**TASK:**
Give back exactly the lines running from the line that holds "Model this object in Blender with bpy, using" through the line that holds "FACE_STEPS = 4", ends included, and no other lines.

**DATA:**
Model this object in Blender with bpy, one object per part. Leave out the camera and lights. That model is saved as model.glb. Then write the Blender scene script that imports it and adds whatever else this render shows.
---
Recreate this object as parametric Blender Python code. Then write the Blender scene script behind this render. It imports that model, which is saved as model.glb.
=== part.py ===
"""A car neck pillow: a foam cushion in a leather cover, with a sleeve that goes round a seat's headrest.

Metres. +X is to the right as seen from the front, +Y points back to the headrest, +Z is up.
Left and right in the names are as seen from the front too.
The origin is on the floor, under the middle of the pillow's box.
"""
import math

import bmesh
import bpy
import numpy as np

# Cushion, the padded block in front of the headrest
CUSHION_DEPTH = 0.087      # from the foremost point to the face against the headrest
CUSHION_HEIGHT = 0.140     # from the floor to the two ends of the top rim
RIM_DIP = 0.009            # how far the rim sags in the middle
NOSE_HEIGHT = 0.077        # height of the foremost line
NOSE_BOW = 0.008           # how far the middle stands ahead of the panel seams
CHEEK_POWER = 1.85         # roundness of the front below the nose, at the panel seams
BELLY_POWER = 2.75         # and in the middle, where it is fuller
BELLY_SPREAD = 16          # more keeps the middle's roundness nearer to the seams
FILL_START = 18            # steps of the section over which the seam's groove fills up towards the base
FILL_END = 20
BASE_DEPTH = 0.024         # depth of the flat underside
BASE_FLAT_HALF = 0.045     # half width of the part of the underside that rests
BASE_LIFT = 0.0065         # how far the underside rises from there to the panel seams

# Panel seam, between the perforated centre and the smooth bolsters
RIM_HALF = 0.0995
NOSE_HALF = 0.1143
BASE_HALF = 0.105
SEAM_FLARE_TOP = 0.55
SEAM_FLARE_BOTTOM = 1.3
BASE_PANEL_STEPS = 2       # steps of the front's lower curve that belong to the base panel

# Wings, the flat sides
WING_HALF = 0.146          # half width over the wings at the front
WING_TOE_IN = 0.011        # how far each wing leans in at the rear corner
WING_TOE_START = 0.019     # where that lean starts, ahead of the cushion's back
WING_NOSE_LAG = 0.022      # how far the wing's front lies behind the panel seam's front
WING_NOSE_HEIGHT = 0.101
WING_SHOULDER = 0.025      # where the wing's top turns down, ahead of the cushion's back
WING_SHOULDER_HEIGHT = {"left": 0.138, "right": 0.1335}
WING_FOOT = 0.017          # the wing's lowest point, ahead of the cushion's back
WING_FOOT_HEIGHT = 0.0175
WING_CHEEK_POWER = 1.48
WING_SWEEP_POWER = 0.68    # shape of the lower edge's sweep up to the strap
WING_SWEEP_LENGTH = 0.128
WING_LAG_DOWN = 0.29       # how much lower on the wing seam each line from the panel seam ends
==
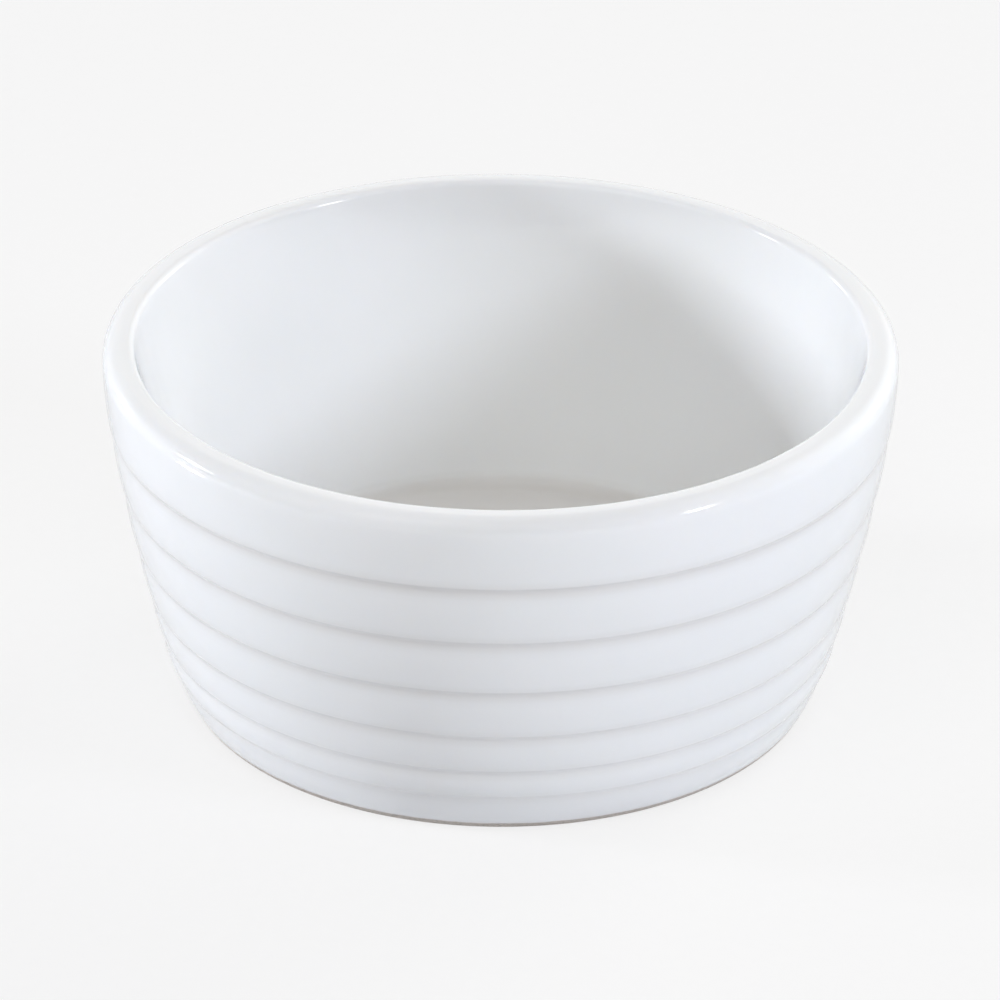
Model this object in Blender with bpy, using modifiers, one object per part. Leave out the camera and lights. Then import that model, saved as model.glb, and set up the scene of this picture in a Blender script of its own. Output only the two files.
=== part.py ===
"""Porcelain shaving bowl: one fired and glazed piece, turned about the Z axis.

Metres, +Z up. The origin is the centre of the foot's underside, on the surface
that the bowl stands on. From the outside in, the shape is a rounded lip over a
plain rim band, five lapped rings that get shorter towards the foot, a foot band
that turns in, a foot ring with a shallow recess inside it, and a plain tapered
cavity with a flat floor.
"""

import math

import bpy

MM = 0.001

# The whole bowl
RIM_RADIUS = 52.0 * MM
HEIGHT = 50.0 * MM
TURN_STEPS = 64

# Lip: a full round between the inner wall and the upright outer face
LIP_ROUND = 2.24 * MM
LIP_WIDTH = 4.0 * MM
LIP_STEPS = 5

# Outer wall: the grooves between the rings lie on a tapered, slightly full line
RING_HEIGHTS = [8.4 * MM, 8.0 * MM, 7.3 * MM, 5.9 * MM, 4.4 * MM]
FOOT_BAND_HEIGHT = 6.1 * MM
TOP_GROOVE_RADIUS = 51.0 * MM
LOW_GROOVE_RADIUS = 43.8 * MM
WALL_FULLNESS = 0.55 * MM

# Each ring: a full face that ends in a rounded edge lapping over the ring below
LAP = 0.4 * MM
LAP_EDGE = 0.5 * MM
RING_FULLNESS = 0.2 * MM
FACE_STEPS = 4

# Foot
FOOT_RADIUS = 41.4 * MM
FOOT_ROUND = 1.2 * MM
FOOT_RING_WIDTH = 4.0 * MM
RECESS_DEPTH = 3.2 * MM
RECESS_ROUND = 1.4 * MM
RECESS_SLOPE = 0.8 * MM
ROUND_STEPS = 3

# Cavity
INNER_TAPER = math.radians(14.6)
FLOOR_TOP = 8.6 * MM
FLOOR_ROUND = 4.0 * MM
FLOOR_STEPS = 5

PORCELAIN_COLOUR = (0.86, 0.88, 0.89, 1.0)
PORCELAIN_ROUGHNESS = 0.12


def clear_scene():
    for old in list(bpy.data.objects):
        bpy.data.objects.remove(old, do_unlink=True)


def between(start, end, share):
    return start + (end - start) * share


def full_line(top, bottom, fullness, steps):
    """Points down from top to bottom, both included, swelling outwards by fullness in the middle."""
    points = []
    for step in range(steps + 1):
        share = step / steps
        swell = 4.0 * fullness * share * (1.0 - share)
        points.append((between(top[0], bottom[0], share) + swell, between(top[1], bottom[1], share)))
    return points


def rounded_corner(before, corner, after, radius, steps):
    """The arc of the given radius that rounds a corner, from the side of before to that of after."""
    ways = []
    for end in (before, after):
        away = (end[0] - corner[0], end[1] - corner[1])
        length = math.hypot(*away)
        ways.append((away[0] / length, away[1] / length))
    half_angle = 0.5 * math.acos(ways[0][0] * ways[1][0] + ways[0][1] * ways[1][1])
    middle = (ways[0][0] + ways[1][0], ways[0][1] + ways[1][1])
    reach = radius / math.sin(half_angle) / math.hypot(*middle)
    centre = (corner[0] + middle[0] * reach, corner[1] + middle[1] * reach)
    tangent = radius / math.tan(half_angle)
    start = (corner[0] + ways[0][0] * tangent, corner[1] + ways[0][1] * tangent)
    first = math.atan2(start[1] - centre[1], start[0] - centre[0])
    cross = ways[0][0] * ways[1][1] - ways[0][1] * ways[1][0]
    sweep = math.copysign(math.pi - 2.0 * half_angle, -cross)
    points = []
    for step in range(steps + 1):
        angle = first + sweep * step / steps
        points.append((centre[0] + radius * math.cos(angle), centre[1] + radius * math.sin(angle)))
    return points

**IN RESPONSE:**
Model this object in Blender with bpy, using modifiers, one object per part. Leave out the camera and lights. Then import that model, saved as model.glb, and set up the scene of this picture in a Blender script of its own. Output only the two files.
=== part.py ===
"""Porcelain shaving bowl: one fired and glazed piece, turned about the Z axis.

Metres, +Z up. The origin is the centre of the foot's underside, on the surface
that the bowl stands on. From the outside in, the shape is a rounded lip over a
plain rim band, five lapped rings that get shorter towards the foot, a foot band
that turns in, a foot ring with a shallow recess inside it, and a plain tapered
cavity with a flat floor.
"""

import math

import bpy

MM = 0.001

# The whole bowl
RIM_RADIUS = 52.0 * MM
HEIGHT = 50.0 * MM
TURN_STEPS = 64

# Lip: a full round between the inner wall and the upright outer face
LIP_ROUND = 2.24 * MM
LIP_WIDTH = 4.0 * MM
LIP_STEPS = 5

# Outer wall: the grooves between the rings lie on a tapered, slightly full line
RING_HEIGHTS = [8.4 * MM, 8.0 * MM, 7.3 * MM, 5.9 * MM, 4.4 * MM]
FOOT_BAND_HEIGHT = 6.1 * MM
TOP_GROOVE_RADIUS = 51.0 * MM
LOW_GROOVE_RADIUS = 43.8 * MM
WALL_FULLNESS = 0.55 * MM

# Each ring: a full face that ends in a rounded edge lapping over the ring below
LAP = 0.4 * MM
LAP_EDGE = 0.5 * MM
RING_FULLNESS = 0.2 * MM
FACE_STEPS = 4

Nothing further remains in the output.